Restricted Thesis: Campus only access

Degree Name

Bachelor of Arts

Department

Leadership Studies

First Advisor

Dr. George R. Goethals

Abstract

The present study investigates how observers respond to two inconsistent inferences of an actor’s attitude. We designed a situation in which an observer forms an inference of an actor’s attitude, only to witness the actor engage in behavior that contradicts that inference one week later. Observers were then asked to rate what they believed the actor’s attitude was towards the issue and what they recalled their initial inference of the actor’s attitude to be. Observers were also asked to do the same for their own attitude towards the issue. Four main hypotheses were proposed that one, observers will attribute the counter-normative behavior to an attitude consistent with that behavior, and that, two, they would recall their prior inference of the actor’s attitude as consistent with their current perception of his attitude. Three, we expected that observers who viewed the actor as a valued, in-group member would subsequently change their own attitude in the direction of the actor’s behavior, and that, four, observers would recall their own initial attitude as consistent with their current attitude. Results demonstrate support, or partial support, for each of the four predictions in this study.
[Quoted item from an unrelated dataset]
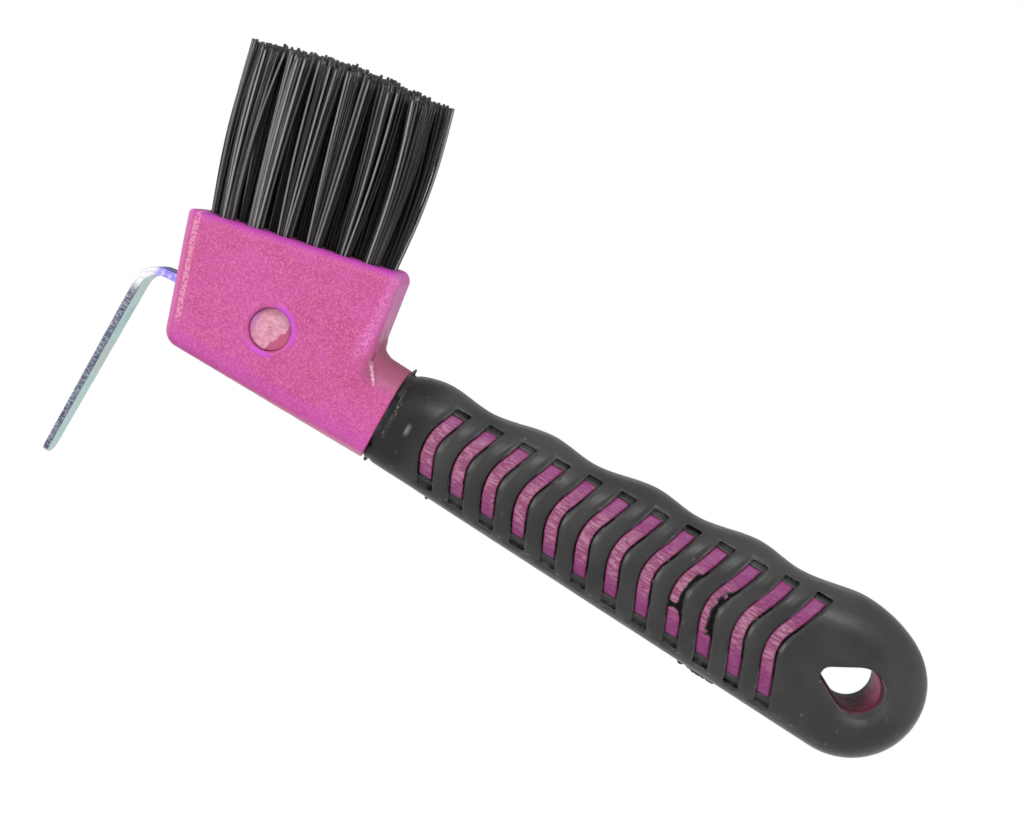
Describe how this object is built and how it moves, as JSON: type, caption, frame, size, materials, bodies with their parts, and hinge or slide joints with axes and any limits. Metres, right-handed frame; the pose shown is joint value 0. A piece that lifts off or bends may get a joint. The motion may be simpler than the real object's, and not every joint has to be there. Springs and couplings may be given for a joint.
{
  "type": "hoof pick",
  "caption": "Hoof pick with a stiff nylon brush on the head, a bent steel hook below it, and a soft ribbed grip over a plastic core, ending in a teardrop hanging eye",
  "frame": {"origin": "centre of the hanging eye's round part, at half the handle's thickness", "axes": "X along the handle, + towards the hanging end and - towards the head and hook; Y across the thickness; Z + the way the bristles point, - the way the hook points"},
  "size_m": [0.1858, 0.019, 0.1039],
  "materials": {
    "core_plastic": "satin moulded plastic, magenta pink",
    "grip_rubber": "matt black thermoplastic rubber",
    "hook_steel": "zinc-plated flat steel",
    "pin_plastic": "moulded plastic, paler pink, matt",
    "bristle_nylon": "black crimp-free nylon filament",
    "anchor_steel": "bright flat wire"
  },
  "bodies": {
    "root": {"head_core": "core_plastic", "grip": "grip_rubber", "hook": "hook_steel", "hook_pin": "pin_plastic", "anchor_left_1": "anchor_steel", "anchor_left_2": "anchor_steel", "anchor_left_3": "anchor_steel", "anchor_left_4": "anchor_steel", "anchor_left_5": "anchor_steel", "anchor_left_6": "anchor_steel", "anchor_middle_1": "anchor_steel", "anchor_middle_2": "anchor_steel", "anchor_middle_3": "anchor_steel", "anchor_middle_4": "anchor_steel", "anchor_middle_5": "anchor_steel", "anchor_middle_6": "anchor_steel", "anchor_middle_7": "anchor_steel", "anchor_right_1": "anchor_steel", "anchor_right_2": "anchor_steel", "anchor_right_3": "anchor_steel", "anchor_right_4": "anchor_steel", "anchor_right_5": "anchor_steel", "anchor_right_6": "anchor_steel"},
    "tufts_1": {"tuft_middle_1": "bristle_nylon"},
    "tufts_2": {"tuft_left_1": "bristle_nylon", "tuft_right_1": "bristle_nylon"},
    "tufts_3": {"tuft_middle_2": "bristle_nylon"},
    "tufts_4": {"tuft_left_2": "bristle_nylon", "tuft_right_2": "bristle_nylon"},
    "tufts_5": {"tuft_middle_3": "bristle_nylon"},
    "tufts_6": {"tuft_left_3": "bristle_nylon", "tuft_right_3": "bristle_nylon"},
    "tufts_7": {"tuft_middle_4": "bristle_nylon"},
    "tufts_8": {"tuft_left_4": "bristle_nylon", "tuft_right_4": "bristle_nylon"},
    "tufts_9": {"tuft_middle_5": "bristle_nylon"},
    "tufts_10": {"tuft_left_5": "bristle_nylon", "tuft_right_5": "bristle_nylon"},
    "tufts_11": {"tuft_middle_6": "bristle_nylon"},
    "tufts_12": {"tuft_left_6": "bristle_nylon", "tuft_right_6": "bristle_nylon"},
    "tufts_13": {"tuft_middle_7": "bristle_nylon"}
  },
  "joints": [
    {"name": "brush_flex", "type": "hinge", "parent": "root", "child": "tufts_1", "pos_m": [-0.16183, 0, 0.02452], "axis": [0, 1, 0], "range_deg": [-20, 20], "stiffness_Nm_per_rad": 0.046, "deforming": ["tuft_middle_1"]},
    {"name": "brush_flex_2", "type": "hinge", "parent": "root", "child": "tufts_2", "pos_m": [-0.15883, 0, 0.02515], "axis": [0, 1, 0], "range_deg": [-20, 20], "stiffness_Nm_per_rad": 0.092, "deforming": ["tuft_left_1", "tuft_right_1"]},
    {"name": "brush_flex_3", "type": "hinge", "parent": "root", "child": "tufts_3", "pos_m": [-0.15583, 0, 0.02579], "axis": [0, 1, 0], "range_deg": [-20, 20], "stiffness_Nm_per_rad": 0.046, "deforming": ["tuft_middle_2"]},
    {"name": "brush_flex_4", "type": "hinge", "parent": "root", "child": "tufts_4", "pos_m": [-0.15283, 0, 0.02642], "axis": [0, 1, 0], "range_deg": [-20, 20], "stiffness_Nm_per_rad": 0.092, "deforming": ["tuft_left_2", "tuft_right_2"]},
    {"name": "brush_flex_5", "type": "hinge", "parent": "root", "child": "tufts_5", "pos_m": [-0.14983, 0, 0.02705], "axis": [0, 1, 0], "range_deg": [-20, 20], "stiffness_Nm_per_rad": 0.046, "deforming": ["tuft_middle_3"]},
    {"name": "brush_flex_6", "type": "hinge", "parent": "root", "child": "tufts_6", "pos_m": [-0.14683, 0, 0.02768], "axis": [0, 1, 0], "range_deg": [-20, 20], "stiffness_Nm_per_rad": 0.092, "deforming": ["tuft_left_3", "tuft_right_3"]},
    {"name": "brush_flex_7", "type": "hinge", "parent": "root", "child": "tufts_7", "pos_m": [-0.14383, 0, 0.02831], "axis": [0, 1, 0], "range_deg": [-20, 20], "stiffness_Nm_per_rad": 0.046, "deforming": ["tuft_middle_4"]},
    {"name": "brush_flex_8", "type": "hinge", "parent": "root", "child": "tufts_8", "pos_m": [-0.14083, 0, 0.02895], "axis": [0, 1, 0], "range_deg": [-20, 20], "stiffness_Nm_per_rad": 0.092, "deforming": ["tuft_left_4", "tuft_right_4"]},
    {"name": "brush_flex_9", "type": "hinge", "parent": "root", "child": "tufts_9", "pos_m": [-0.13783, 0, 0.02958], "axis": [0, 1, 0], "range_deg": [-20, 20], "stiffness_Nm_per_rad": 0.046, "deforming": ["tuft_middle_5"]},
    {"name": "brush_flex_10", "type": "hinge", "parent": "root", "child": "tufts_10", "pos_m": [-0.13482, 0, 0.03021], "axis": [0, 1, 0], "range_deg": [-20, 20], "stiffness_Nm_per_rad": 0.092, "deforming": ["tuft_left_5", "tuft_right_5"]},
    {"name": "brush_flex_11", "type": "hinge", "parent": "root", "child": "tufts_11", "pos_m": [-0.13182, 0, 0.03085], "axis": [0, 1, 0], "range_deg": [-20, 20], "stiffness_Nm_per_rad": 0.046, "deforming": ["tuft_middle_6"]},
    {"name": "brush_flex_12", "type": "hinge", "parent": "root", "child": "tufts_12", "pos_m": [-0.12882, 0, 0.03148], "axis": [0, 1, 0], "range_deg": [-20, 20], "stiffness_Nm_per_rad": 0.092, "deforming": ["tuft_left_6", "tuft_right_6"]},
    {"name": "brush_flex_13", "type": "hinge", "parent": "root", "child": "tufts_13", "pos_m": [-0.12582, 0, 0.03211], "axis": [0, 1, 0], "range_deg": [-20, 20], "stiffness_Nm_per_rad": 0.046, "deforming": ["tuft_middle_7"]}
  ],
  "couplings": [
    {"joint": "brush_flex_2", "follows": "brush_flex", "ratio": 1},
    {"joint": "brush_flex_3", "follows": "brush_flex", "ratio": 1},
    {"joint": "brush_flex_4", "follows": "brush_flex", "ratio": 1},
    {"joint": "brush_flex_5", "follows": "brush_flex", "ratio": 1},
    {"joint": "brush_flex_6", "follows": "brush_flex", "ratio": 1},
    {"joint": "brush_flex_7", "follows": "brush_flex", "ratio": 1},
    {"joint": "brush_flex_8", "follows": "brush_flex", "ratio": 1},
    {"joint": "brush_flex_9", "follows": "brush_flex", "ratio": 1},
    {"joint": "brush_flex_10", "follows": "brush_flex", "ratio": 1},
    {"joint": "brush_flex_11", "follows": "brush_flex", "ratio": 1},
    {"joint": "brush_flex_12", "follows": "brush_flex", "ratio": 1},
    {"joint": "brush_flex_13", "follows": "brush_flex", "ratio": 1}
  ]
}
Given the results, we proposed that the two inconsistent inferences can act as dissonant cognitions, causing the observers to alter their prior perception of the actor’s attitude to restore consistency. This effect was observed when the actor had both free choice and constrained choice, though to greater extent in the free choice condition. In-group members either changed their attitude in the direction of the actor’s behavior or ceased comparison, which occurred regardless of choice condition. Results indicate that inferences of another’s attitudes are not as stable as one might believe.